O que fica são o legado, as lembranças fomentadas e os risos cristalizados nas memórias. Perdemos a vida se nos colocamos incapazes ou acima de qualquer mortal. Perdemos quando destratamos ou ignoramos aquele que nos quer tão bem, quando gastamos tempo com as amarguras costuradas junto ao coração, as quais mudam a cadência de seus batimentos.

 

Perdemos a vida quando deixamos de olhar com carinho o outro, não demonstrando sensibilidade. Nossos relógios desmancham quando enclausuramos a felicidade e o perdão, quando escorremos só críticas de nossos lábios e não cantamos, com maestria, os elogios. Tão bom ter afeto, ser visto de forma singular, ser amado.

 

E o que tem feito o relógio escorrer? E o que tem mantido o galho seco? O que fazemos com a breve noção de tempo? Tenho certeza que Chronos (deus do tempo-mitologia grega) não gostaria que dissolvêssemos o tempo em tantas desimportâncias, em tamanhas canalhices.

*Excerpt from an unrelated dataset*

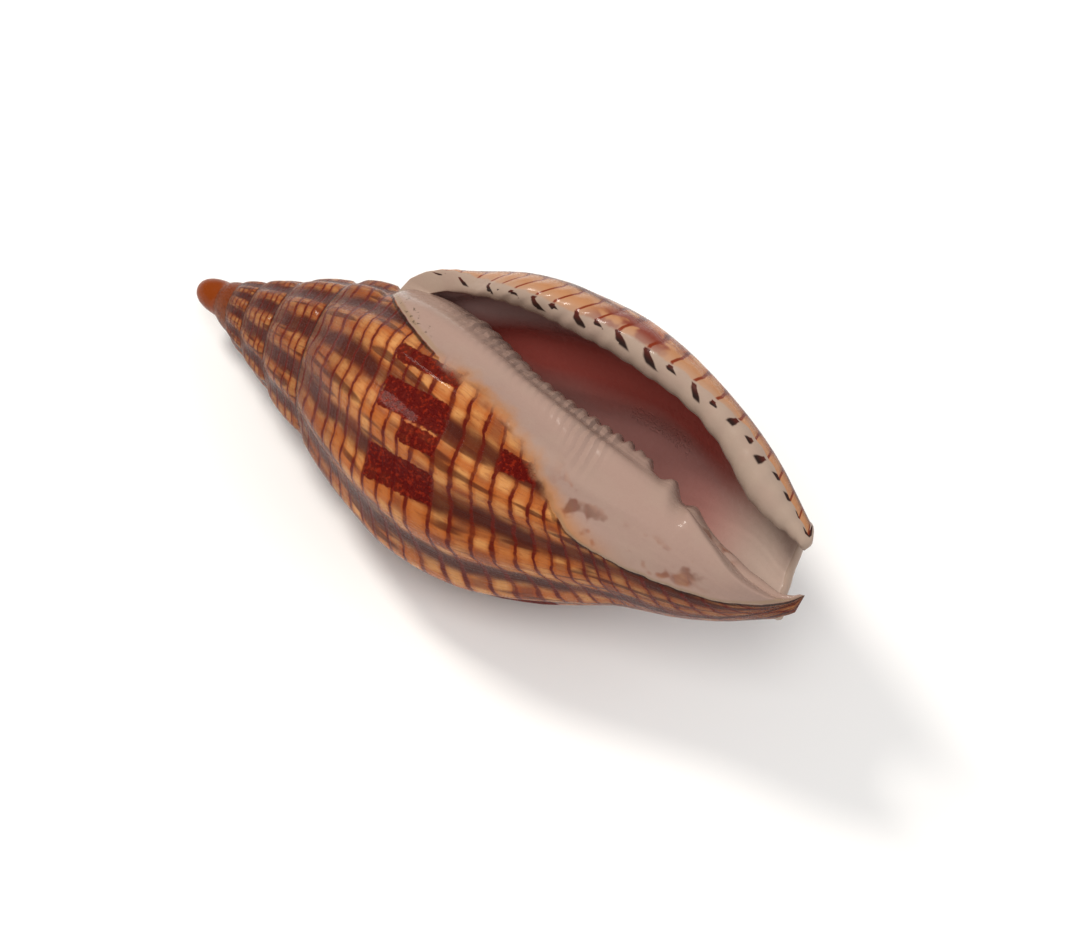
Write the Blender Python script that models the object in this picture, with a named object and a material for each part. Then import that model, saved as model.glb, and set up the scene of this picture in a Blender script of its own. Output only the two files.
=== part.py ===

Não adubemos a arrogância, a prepotência, o desrespeito, a falta do querer bem.

 

Dali nos ensina que o tempo, comido de forma feroz pelos excessos do cotidiano, é a oportunidade de construir nossa obra suprema, nosso livro mais bonito e mais profundo. Um livro que, lido por muitos, mostrará que não subsistiremos. Persistirá, apenas, a memória do que faremos com a nossa poesia.